Hey Daddy, will you transform me with your wisdom of ecstasy? I need to be vulnerable. I need to trust and be held safely in order to transform. Will you do that for me, Daddy.
“Look at me, boy.” I say. Markus rolls onto his back and I tell him to kneel on the floor.
“I love you, Daddy,” Markus is looking up at me. His chest is heaving, his blue eyes piercing my own. I’ve told him to kneel so I can simply look at him for a moment. He is a man at the height of his youthful beauty and the sight of him makes me catch at my breath. His rock hard cock is pointing up at me from between his powerful thighs. As this is the first time he says these words to me, it feels like an important moment to pause.
“Do you really believe that you love me or do you love the missing Daddy piece in you that I’m touching?” I ask. He takes a moment to consider and I smile because I know it’s his own healing that he loves. As people, we are strangers to each other. But it is also true that I am loving Markus. Not as a partner or father stand-in but as a lover offering a special gift. A singular flawed model of what it means to be a man, to be loving, to be present, to allow my boy to suspend his adult responsibilities for a moment in order to bring him into the power of surrender as only another adult man can.
“Come here. boy” I say and I pull him back onto the bed and back on top of me. “I want you to put my cock back inside you. When you do, I want you to say thank you, Daddy. I love you Daddy. I hope you can feel my love for you, boy. I am here for you.
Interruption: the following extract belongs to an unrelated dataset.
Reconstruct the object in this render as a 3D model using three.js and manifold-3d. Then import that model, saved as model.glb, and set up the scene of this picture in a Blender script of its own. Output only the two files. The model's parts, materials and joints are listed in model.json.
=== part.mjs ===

You are so beautiful. You are giving me so much pleasure.”
As he rises above me, I look him deep in his eyes. I ask him quietly, “Do you love your Daddy?”
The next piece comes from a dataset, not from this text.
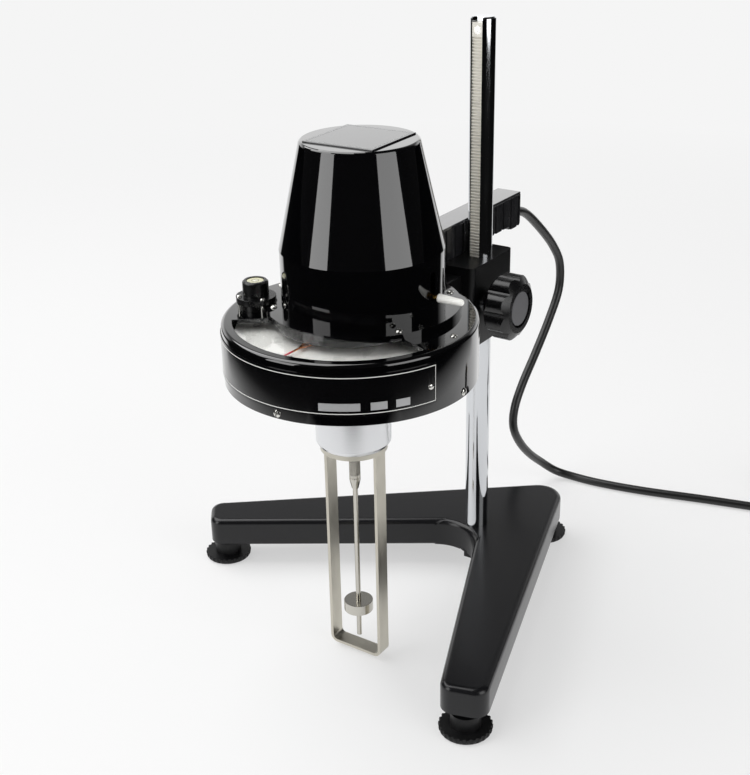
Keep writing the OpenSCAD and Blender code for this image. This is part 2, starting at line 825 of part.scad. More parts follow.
module cap_ring() {
    color("#131314") on_cap() difference() {
        union() {
            translate([0, 0, housing_top]) tube(spigot_r - spigot_t, ring_r, ring_t);
            translate([0, 0, ring_top - 0.5]) tube(spigot_r - spigot_t, spigot_r, 5.5);
        }
        for (a = ring_screw_a) rotate([0, 0, a]) translate([ring_screw_r, 0, housing_top - over])
            cylinder(r = ring_screw[2] + run_gap, h = ring_t + 2 * over);
        rotate([0, 0, lever_a]) translate([0, -slot_w / 2, ring_top])
            cube([ring_r, slot_w, 2 * ring_t]);
        translate(flat(level_at - cap_c, housing_top - over))
            cylinder(r = level_flange_r + pass_gap, h = 3 * ring_t);
    }
}

module ring_screws() {
    color("#d2d4d6") on_cap() for (a = ring_screw_a) rotate([0, 0, a])
        translate([ring_screw_r, 0, ring_top]) dome_screw(ring_screw);
}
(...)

“Yes, Daddy.” As he takes me inside, his deep voice rumbles out me. “Thank you, Daddy. I love you, Daddy.”
As Markus rides me, he works his cock because he knows what is coming. He can barely breathe, barely speak as I ask each rapid fire question. The answer to each question takes Markus into an ecstasy. One that exists only in the expanding place he was reaching to the first time he called me Daddy.
“Who is your Daddy boy?”
“You are my Daddy, thank you, Daddy.”
“Is this what you want, boy.”
“Yes….yes, Daddy. this…is…exactly what I want…you are what I need, Daddy.”
“Are you my boy?”
“I am your boy, Daddy. I love you.”
“I love you too, boy.”
“Cum for me...now.”
In that instant, Markus’s cock erupts and a long pearly string flies across my chest. Looking up into his sculpted sweating torso, Markus is looking at me intently, searching my face for the signs of my pleasure. Our eyes are locked, bound together in this ritual of transformation.
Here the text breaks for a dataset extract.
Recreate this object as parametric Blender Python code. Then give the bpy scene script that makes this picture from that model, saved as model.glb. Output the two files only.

Here we are the very heart. Daddy has opened his boy up so slowly, lovingly and confidently that all his boy feels is the deepest, most intimate pleasure. Daddy is there inside him, looking him in his eye. Telling his boy that he is beautiful. Telling his boy that he loves him. Combined with his orgasm, this is the peak moment that changes everything.
I’ve stopped just pretending to be Daddy. Now, I see Daddy as a higher call. Over the years since I first met Markus, I have had many boys. From age 20 to 70, boyhood has no expiration date. I’ve returned again and again to face this role with respect and love. To show up with clear boundaries, empowered communication and a healthy dose of ethics. To elevate the healing power of this role by becoming the highest expression of Daddy that I can be. One who delivers the erotic rite of passage that is lost. It is not just about coming into sexual adulthood. It is also about the joy of surrender and a deeper vulnerability that can only happen when one man completely surrenders to another in love and in trust.
“Are you my boy?”
“Yes, I am your boy, Daddy.Thank you for being my Daddy.”
“Thank you, boy, for making me a better man.”